Dataset rows

** START **

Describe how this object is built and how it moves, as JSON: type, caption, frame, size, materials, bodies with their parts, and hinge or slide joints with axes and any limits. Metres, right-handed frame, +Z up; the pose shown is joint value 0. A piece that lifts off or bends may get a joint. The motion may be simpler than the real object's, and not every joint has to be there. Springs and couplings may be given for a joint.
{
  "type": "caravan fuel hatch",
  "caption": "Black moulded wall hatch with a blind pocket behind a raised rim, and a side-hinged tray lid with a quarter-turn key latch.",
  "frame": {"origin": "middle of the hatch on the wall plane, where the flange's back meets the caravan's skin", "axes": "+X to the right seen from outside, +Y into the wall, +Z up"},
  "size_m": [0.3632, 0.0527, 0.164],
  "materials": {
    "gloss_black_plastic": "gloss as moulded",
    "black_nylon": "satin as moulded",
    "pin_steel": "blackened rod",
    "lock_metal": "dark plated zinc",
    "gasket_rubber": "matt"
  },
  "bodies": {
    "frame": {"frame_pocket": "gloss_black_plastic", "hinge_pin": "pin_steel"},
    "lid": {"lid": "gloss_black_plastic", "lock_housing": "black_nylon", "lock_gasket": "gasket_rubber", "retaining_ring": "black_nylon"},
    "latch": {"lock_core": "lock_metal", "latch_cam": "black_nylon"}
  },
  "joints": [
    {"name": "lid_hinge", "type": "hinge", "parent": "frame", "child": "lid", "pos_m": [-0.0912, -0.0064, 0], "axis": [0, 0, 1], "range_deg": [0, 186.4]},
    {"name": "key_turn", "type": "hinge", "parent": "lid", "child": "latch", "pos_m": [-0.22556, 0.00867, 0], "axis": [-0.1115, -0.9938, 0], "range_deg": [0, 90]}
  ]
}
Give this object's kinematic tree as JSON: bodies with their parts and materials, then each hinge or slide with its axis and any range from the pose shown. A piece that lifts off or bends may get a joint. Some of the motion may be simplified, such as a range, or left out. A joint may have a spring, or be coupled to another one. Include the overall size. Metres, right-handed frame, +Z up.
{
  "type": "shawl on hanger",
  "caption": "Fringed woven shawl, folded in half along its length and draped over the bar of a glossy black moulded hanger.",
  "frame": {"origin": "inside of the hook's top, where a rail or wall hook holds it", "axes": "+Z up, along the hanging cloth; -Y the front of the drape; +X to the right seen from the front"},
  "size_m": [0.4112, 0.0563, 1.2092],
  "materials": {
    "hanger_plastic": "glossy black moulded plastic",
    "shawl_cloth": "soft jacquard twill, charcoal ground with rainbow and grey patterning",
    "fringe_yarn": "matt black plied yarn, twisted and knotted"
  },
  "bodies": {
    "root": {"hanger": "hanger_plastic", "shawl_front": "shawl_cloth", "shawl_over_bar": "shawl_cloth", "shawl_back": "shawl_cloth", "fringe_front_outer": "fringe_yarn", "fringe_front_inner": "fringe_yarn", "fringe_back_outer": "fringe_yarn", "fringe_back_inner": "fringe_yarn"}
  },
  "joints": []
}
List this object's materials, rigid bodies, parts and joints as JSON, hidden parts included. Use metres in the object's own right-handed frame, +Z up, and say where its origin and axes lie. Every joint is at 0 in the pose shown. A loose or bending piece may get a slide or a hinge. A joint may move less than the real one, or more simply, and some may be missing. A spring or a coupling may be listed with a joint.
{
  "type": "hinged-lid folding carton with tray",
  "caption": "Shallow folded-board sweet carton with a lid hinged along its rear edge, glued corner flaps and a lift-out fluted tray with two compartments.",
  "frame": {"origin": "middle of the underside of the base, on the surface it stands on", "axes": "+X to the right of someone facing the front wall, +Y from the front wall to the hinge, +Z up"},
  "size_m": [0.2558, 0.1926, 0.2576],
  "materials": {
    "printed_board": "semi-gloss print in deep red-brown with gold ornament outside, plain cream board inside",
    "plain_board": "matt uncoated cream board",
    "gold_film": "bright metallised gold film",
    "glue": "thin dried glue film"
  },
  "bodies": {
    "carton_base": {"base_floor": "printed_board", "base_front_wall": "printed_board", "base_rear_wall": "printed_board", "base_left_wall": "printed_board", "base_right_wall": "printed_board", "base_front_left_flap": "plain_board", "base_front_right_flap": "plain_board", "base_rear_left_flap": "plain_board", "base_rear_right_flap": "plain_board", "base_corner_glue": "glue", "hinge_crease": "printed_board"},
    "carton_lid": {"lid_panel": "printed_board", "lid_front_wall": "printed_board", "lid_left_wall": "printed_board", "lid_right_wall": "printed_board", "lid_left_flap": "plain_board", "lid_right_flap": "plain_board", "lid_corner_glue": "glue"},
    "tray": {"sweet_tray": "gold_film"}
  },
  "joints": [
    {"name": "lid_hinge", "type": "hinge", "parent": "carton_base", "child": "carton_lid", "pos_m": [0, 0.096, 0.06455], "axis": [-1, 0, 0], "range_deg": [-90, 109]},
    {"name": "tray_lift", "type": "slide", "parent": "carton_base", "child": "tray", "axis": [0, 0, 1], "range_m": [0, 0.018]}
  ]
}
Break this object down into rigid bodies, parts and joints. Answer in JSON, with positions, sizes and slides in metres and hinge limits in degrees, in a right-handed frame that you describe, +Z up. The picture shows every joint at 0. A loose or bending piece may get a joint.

** END **

- WRITTEN REQUEST
Go through the data above and find the lines with the word "JSON". Copy each of those lines.

- EXERCISE OUTPUT
Describe how this object is built and how it moves, as JSON: type, caption, frame, size, materials, bodies with their parts, and hinge or slide joints with axes and any limits. Metres, right-handed frame, +Z up; the pose shown is joint value 0. A piece that lifts off or bends may get a joint. The motion may be simpler than the real object's, and not every joint has to be there. Springs and couplings may be given for a joint.
Give this object's kinematic tree as JSON: bodies with their parts and materials, then each hinge or slide with its axis and any range from the pose shown. A piece that lifts off or bends may get a joint. Some of the motion may be simplified, such as a range, or left out. A joint may have a spring, or be coupled to another one. Include the overall size. Metres, right-handed frame, +Z up.
List this object's materials, rigid bodies, parts and joints as JSON, hidden parts included. Use metres in the object's own right-handed frame, +Z up, and say where its origin and axes lie. Every joint is at 0 in the pose shown. A loose or bending piece may get a slide or a hinge. A joint may move less than the real one, or more simply, and some may be missing. A spring or a coupling may be listed with a joint.
Break this object down into rigid bodies, parts and joints. Answer in JSON, with positions, sizes and slides in metres and hinge limits in degrees, in a right-handed frame that you describe, +Z up. The picture shows every joint at 0. A loose or bending piece may get a joint.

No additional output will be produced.